Roth, Gerhard/Ryba, Alica: Coaching, Beratung und Gehirn. Kartoniert, 384 Seiten; Klett-Cotta-Verlag, 2016, 29,95 €
„Das erste neurowissenschaftlich fundierte Grundlagenwerk für Coaching“, so titelt der Klappentext dieses Buches und allein für diesen Tatbestand verdient es schon fünf Sterne. Denn Tatsache ist: Auch wenn wir die Erfahrung gemacht haben, dass Coaching (wenn es gut gemacht ist / meistens) wirkt und dies neuerdings auch von der aufkeimenden Coaching-Forschung bestätigt wird: Wir wissen noch viel zu wenig darüber, wie Coaching wirkt und warum, was zu tun und was zu lassen ist. Häufig erstreckt sich das „Wissen“ im Coaching vor allem auf mehr oder weniger diskutierbare philosophische Annahmen und darauf aufbauende methodische Vorgehensweisen. Nicht selten wurden diese auch im Feld der Psychotherapie „erwildert“ in der stillschweigenden (aber bislang nicht zweifelsfrei nachgewiesenen) Annahme, dass beide Disziplinen nach den gleichen Gesetzmäßigkeiten funktionieren.
Umso mehr tut es Not an fundierter neurowissenschaftlicher Kenntnis darüber, wie Gehirn, Lernen und Veränderung funktionieren. Genau hier knüpfen die Autoren mit ihrem Buch an. Sie gehen dabei streng wissenschaftlich vor, definieren zunächst den Begriff Coaching, diskutieren Schnittmengen und Abgrenzungen zwischen Psychotherapie und Coaching, bevor sie sich dem menschlichen Gehirn und seiner Funktionsweise zuwenden. Von diesem Hintergrund ausgehen spannen sie dann den Bogen von Persönlichkeit, Lernen, Gedächtnis, über das Unbewusste, Bewusste und Vorbewusste, Motivation und Veränderbarkeit bis hin zu Bindung und Verstehen.
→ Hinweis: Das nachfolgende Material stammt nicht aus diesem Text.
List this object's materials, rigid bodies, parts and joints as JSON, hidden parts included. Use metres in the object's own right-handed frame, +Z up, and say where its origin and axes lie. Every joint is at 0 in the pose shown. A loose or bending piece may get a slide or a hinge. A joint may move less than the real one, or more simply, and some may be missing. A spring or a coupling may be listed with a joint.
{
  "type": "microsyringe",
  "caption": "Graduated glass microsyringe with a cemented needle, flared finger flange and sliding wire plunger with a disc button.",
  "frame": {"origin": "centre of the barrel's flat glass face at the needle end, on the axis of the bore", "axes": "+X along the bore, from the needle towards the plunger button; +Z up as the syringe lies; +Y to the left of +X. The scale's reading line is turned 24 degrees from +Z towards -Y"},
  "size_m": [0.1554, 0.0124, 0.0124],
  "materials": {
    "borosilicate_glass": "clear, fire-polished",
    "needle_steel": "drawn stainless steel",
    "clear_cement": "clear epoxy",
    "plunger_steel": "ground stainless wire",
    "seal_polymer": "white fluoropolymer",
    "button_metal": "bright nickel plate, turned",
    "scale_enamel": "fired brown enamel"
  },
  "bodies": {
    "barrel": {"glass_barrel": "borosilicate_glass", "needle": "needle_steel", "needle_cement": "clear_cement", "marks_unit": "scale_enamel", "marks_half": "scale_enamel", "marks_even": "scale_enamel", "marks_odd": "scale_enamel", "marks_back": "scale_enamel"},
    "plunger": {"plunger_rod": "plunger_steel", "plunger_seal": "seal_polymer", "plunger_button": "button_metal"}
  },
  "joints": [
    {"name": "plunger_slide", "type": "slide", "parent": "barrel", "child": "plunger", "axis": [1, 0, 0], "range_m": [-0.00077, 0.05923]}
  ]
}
Sie erörtern die Ansätze der Psychoanalyse Siegmund Freuds und der Hypnotherapie Milton Ericksons aus neurowissenschaftlicher Perspektive und untersuchen schließlich, wie wirksam Coaching und Psychotherapie sind. Im letzten Kapitel schließlich stellen Sie auf erstaunlich wenigen Seiten ihr eigenes Modell von Coaching vor, welches auf dem bisher Gesagten aufbaut und — wenig überraschend – zu ähnlichen Schlussfolgerungen kommt, wie die bisherige Forschung zu den Wirksamkeitsfaktoren in Coaching und Psychotherapie.
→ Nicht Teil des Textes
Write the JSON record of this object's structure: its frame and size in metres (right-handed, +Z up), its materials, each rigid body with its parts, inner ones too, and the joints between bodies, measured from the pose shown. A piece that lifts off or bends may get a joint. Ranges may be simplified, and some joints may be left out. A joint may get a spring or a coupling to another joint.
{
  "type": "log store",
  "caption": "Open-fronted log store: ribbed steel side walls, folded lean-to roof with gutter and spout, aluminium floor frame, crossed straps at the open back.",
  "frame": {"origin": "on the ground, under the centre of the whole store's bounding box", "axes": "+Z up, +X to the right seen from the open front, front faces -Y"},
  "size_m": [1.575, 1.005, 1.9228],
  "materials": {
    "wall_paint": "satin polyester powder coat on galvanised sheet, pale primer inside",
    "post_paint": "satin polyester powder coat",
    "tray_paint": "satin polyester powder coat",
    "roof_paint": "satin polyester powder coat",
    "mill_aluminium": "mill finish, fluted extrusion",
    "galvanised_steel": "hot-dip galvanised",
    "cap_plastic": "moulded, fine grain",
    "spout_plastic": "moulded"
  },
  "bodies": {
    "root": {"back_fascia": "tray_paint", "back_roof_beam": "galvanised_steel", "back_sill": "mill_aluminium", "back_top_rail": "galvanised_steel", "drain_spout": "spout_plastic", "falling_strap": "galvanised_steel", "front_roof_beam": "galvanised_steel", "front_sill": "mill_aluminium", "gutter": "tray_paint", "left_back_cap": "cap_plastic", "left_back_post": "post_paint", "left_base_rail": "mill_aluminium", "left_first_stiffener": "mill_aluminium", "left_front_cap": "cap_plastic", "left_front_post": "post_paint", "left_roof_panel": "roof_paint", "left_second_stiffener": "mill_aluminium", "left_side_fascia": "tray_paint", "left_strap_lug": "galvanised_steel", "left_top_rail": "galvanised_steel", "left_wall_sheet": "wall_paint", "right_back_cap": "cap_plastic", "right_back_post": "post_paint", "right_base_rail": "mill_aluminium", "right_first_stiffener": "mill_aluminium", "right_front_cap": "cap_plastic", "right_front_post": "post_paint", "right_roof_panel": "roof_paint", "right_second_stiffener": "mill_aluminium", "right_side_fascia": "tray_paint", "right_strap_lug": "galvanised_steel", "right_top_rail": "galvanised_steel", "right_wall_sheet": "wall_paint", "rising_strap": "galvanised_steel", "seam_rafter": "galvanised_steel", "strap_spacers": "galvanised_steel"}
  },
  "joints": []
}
Insofern bietet das Buch im Endergebnis wenig revolutionär Neues für denjenigen, der sowohl mit den traditionellen Konzepten als auch mit den aktuellen Forschungen vertraut ist. Jedoch kommt ihm der unbestreitbare Verdienst zu, Psychologie (v.a. tiefenpsychologischer Prägung) und Neurowissenschaften für das Feld „Coaching und Beratung“ zusammen geführt und aufbereitet zu haben und so einem breiten Fachpublikum aus diesen Disziplinen besser zugänglich gemacht zu haben, um nicht zu sagen „auf dem Silbertablett“ zu präsentieren.
Sie haben damit ein Standardwerk geschaffen, an dem kein Coach oder Berater, der sich selbst als „professionell“ bezeichnet, zukünftig vorbei kommt.
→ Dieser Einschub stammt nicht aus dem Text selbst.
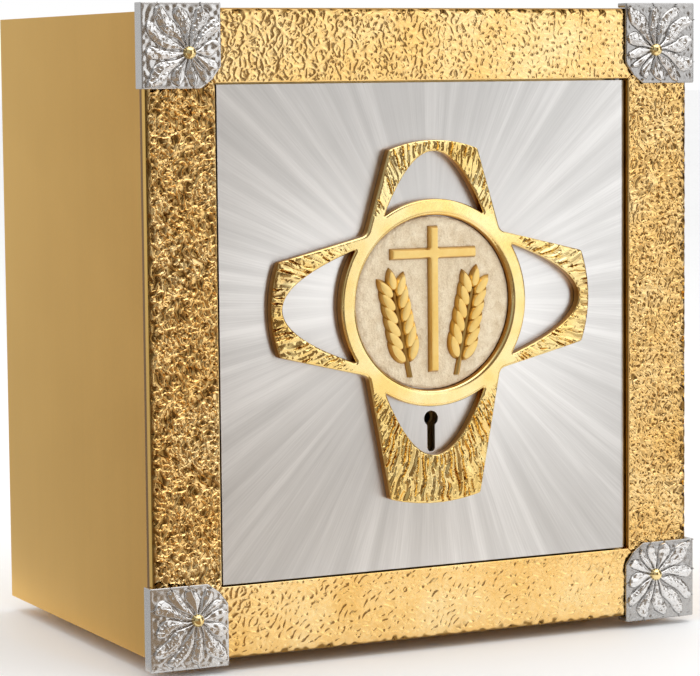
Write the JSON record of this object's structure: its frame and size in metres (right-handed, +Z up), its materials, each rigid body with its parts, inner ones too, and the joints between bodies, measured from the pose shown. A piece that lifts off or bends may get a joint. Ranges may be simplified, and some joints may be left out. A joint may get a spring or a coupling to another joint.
{
  "type": "tabernacle box",
  "caption": "Gilt tabernacle box with a hammered front frame, cast corner plates and a hinged, lockable silvered door bearing a pierced cross ornament and a relief medallion.",
  "frame": {"origin": "middle of the overall footprint, on the plane the feet stand on", "axes": "+Z up, -Y the way the door faces, +X towards the hinge side"},
  "size_m": [0.293, 0.2038, 0.3085],
  "materials": {
    "satin_gold": "satin gold-plated brass sheet with a fine upright grain",
    "hammered_gold": "polished gold plate over a hammered surface",
    "polished_gold": "polished gold-plated casting with hammered dimples",
    "cast_silver": "silver-plated casting with polished petals and stippled outer ends",
    "brushed_silver": "silver-plated sheet brushed outward from the ornament",
    "champagne_ground": "sanded pale gold",
    "relief_gold": "satin gold",
    "liner_gold": "satin gold-plated sheet",
    "plain_brass": "plain brass",
    "bright_steel": "bright steel",
    "foot_rubber": "black rubber"
  },
  "bodies": {
    "cabinet": {"case_shell": "satin_gold", "back_panel": "satin_gold", "back_screw_1": "bright_steel", "back_screw_2": "bright_steel", "back_screw_3": "bright_steel", "back_screw_4": "bright_steel", "door_stop_frame": "plain_brass", "rail_top": "hammered_gold", "rail_bottom": "hammered_gold", "stile_left": "hammered_gold", "stile_right": "hammered_gold", "rail_top_screw": "bright_steel", "rail_bottom_screw": "bright_steel", "stile_left_screw": "bright_steel", "stile_right_screw": "bright_steel", "corner_plate_top_left": "cast_silver", "corner_plate_top_right": "cast_silver", "corner_plate_bottom_right": "cast_silver", "corner_plate_bottom_left": "cast_silver", "corner_stud_top_left": "polished_gold", "corner_stud_top_right": "polished_gold", "corner_stud_bottom_right": "polished_gold", "corner_stud_bottom_left": "polished_gold", "foot_1": "foot_rubber", "foot_2": "foot_rubber", "foot_3": "foot_rubber", "foot_4": "foot_rubber", "foot_screw_1": "bright_steel", "foot_screw_2": "bright_steel", "foot_screw_3": "bright_steel", "foot_screw_4": "bright_steel", "strike_plate": "bright_steel", "strike_screw_1": "bright_steel", "strike_screw_2": "bright_steel", "pivot_bush_top": "plain_brass", "pivot_bush_bottom": "plain_brass"},
    "door": {"door_panel": "brushed_silver", "door_liner": "liner_gold", "liner_screw_1": "bright_steel", "liner_screw_2": "bright_steel", "liner_screw_3": "bright_steel", "liner_screw_4": "bright_steel", "door_pivot_pin_top": "bright_steel", "door_pivot_pin_bottom": "bright_steel", "cross_ornament": "polished_gold", "ornament_nut_1": "plain_brass", "ornament_nut_2": "plain_brass", "ornament_nut_3": "plain_brass", "ornament_nut_4": "plain_brass", "medallion_disc": "champagne_ground", "medallion_cross": "relief_gold", "wheat_ear_left": "relief_gold", "wheat_ear_right": "relief_gold", "lock_case": "plain_brass", "lock_cap": "plain_brass", "bolt_guide": "plain_brass", "bolt_spring": "bright_steel"},
    "bolt": {"lock_bolt": "bright_steel"}
  },
  "joints": [
    {"name": "door_hinge", "type": "hinge", "parent": "cabinet", "child": "door", "pos_m": [0.1055, -0.0916, 0.156], "axis": [0, 0, 1], "range_deg": [0, 98]},
    {"name": "bolt_slide", "type": "slide", "parent": "door", "child": "bolt", "axis": [-1, 0, 0], "range_m": [0, 0.008]}
  ]
}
Dass ein überaus umfangreiches Literaturverzeichnis das Buch vervollständigt, versteht sich angesichts des wissenschaftlichen Anspruchs und der Herkunft der Autoren von selbst.
change concepts-Fazit: Wie der Klappentext schon behauptet ein umfassendes, psychologisch und vor allem neurowissenschaftlich fundiertes Grundlagenwerk, welches Pflichtlektüre für jeden seriösen Berater und Coach sein sollte.